Leben am Tiefsee-Schlammvulkan

In 1250 Metern Wassertiefe fließen statt Lava Schlamm und Methan aus dem Tiefsee-Schlammvulkan Haakon-Mosby. Der nach dem norwegischen Ozeanographen benannte Schlammvulkan wurde 1990 von einem internationalen Forscherteam in der Barentssee entdeckt. Aus dem Zentrum des etwa einen Quadratkilometer großen, aber nur maximal zehn Meter hohen Vulkans steigt Gas aus rund zwei Kilometern Tiefe unterhalb des Meeresbodens auf.


Austritt von methanreichen Fluiden aus dem Schlammvulkan Haakon Mosby im Nordpolarmeer. Die hellen Flecken sind Matten von schwefeloxidierenden Bakterien auf dem Sediment. Bildquelle: IFREMER/AWI


Der Schlammvulkan wird in drei stark von einander abgegrenzte ringförmige Zonen - Zentrum, mittlerer und äußerer Ring - aufgeteilt. Die drei ansonsten völlig unterschiedlich besiedelten Zonen haben eines gemeinsam: die dort in -1 Grad Celsius kaltem Wasser lebenden Mikroorganismen ernähren sich in allen drei Zonen hauptsächlich von Methan. An der Oberfläche des Zentrums setzen bisher unbekannte Bakterien das Methan mit Sauerstoff um, während in den etwas tieferen Schichten der mittleren Zone große Mengen einer Gruppe von Archaea in einer Symbiose mit Bakterien das Methan mit Sulfat veratmen, ohne dafür Sauerstoff zu benötigen. Der Großteil des Methans wird nicht im Zentrum, sondern im äußeren Ring des Vulkans veratmet. Ein Grund dafür ist, dass hier die gashaltigen Fluide deutlich langsamer aufsteigen.

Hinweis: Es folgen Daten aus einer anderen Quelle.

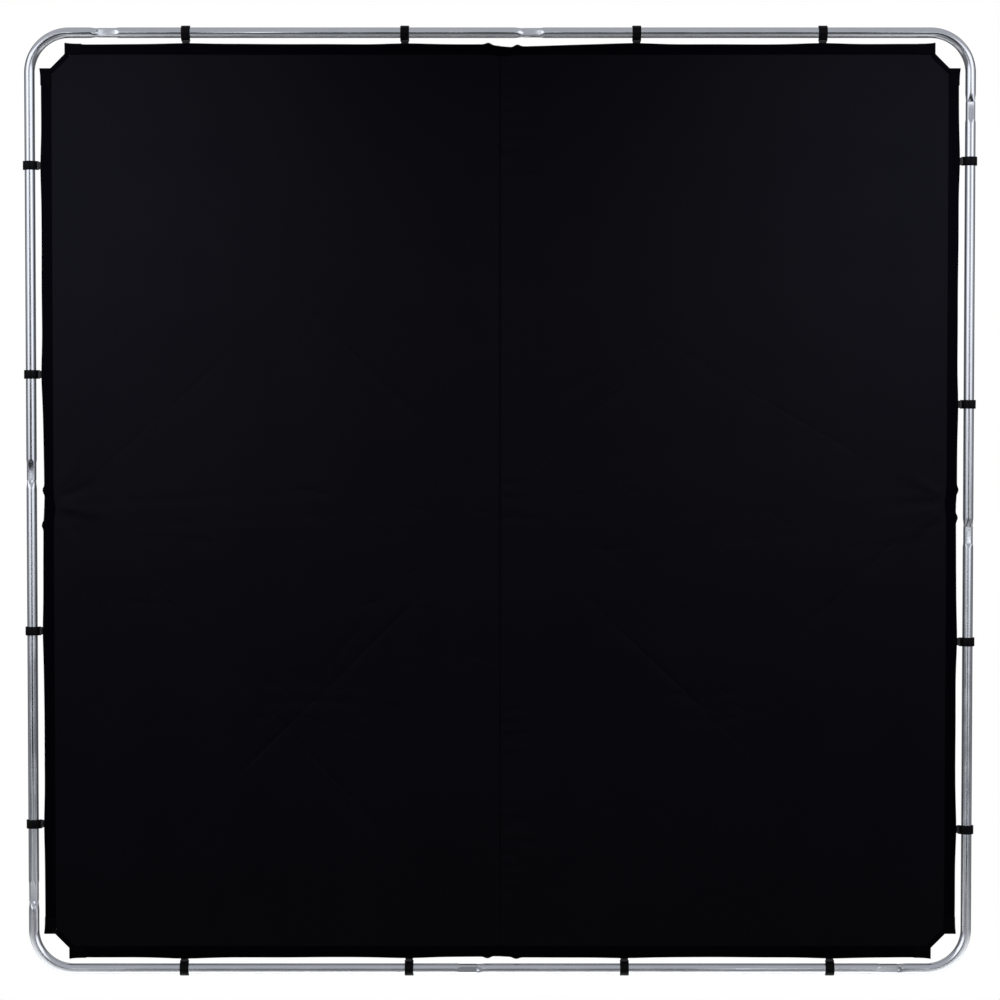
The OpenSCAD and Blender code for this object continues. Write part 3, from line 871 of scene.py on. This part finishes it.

Bisher war man davon ausgegangen, dass in Gebieten mit hohem Druchfluss an Methan auch deutlich mehr Methan zehrende Mikroorganismen leben. In der arktischen Tiefsee ist offensichtlich das Gegenteil der Fall: Am Haakon Mosby wird das meiste Gas in der äußeren Vulkanzone verbraucht. Insgesamt sind das nur rund 40 Prozent des austretenden Methans, während an manchen Methanquellen im Ozean das gesamte austretende Gas veratmet wird. Das im Zentrum und im mittleren Ring schnell aus dem Boden nach oben strömende Wasser enthält weder Sauerstoff noch Sulfat. In der äußeren Zone des Vulkans allerdings wachsen Röhrenwürmer, die bis zu 60 Zentimeter tief in den Boden reichen. Sie pumpen aktiv das Meerwasser und damit auch Sulfat in tiefere Bodenschichten. Die an ihren Wurzeln lebenden Organismen können dank dieser lebenden Pumpen auch dort Methan umsetzen, wo es normalerweise kaum möglich wäre. Dort wurde auch der höchste Methanumsatz gefunden, so dass fast kein Gas ins Meer entweicht. Das zeigt, dass wirksame biologische Filter für Treibhausgase erst durch das komplexe Zusammenspiel von Lebensgemeinschaften im Meeresboden entstehen können.

Die Ergebnisse dieser im Rahmen des Programms GEOTECHNOLOGIEN von Dr. Helge Niemann vom Max-Planck-Institut für marine Mikrobiologie in Bremen und Dr. Tina Lösekann von der Stanford University School of Medicine in Palo Alto durchgeführten Untersuchungen sind am 19.10.2006 im Wissenschaftsmagazin Nature veröffentlicht worden (H. Niemann, T. Lösekann, D. de Beer, M. Elvert, T. Nadalig, K. Knittel, R. Amann, E.J. Sauter, M. Schlüter, M. Klages, J.P. Foucher, A. Boetius: Novel microbial communities of the Haakon Mosby mud volcano and their role as a methane sink).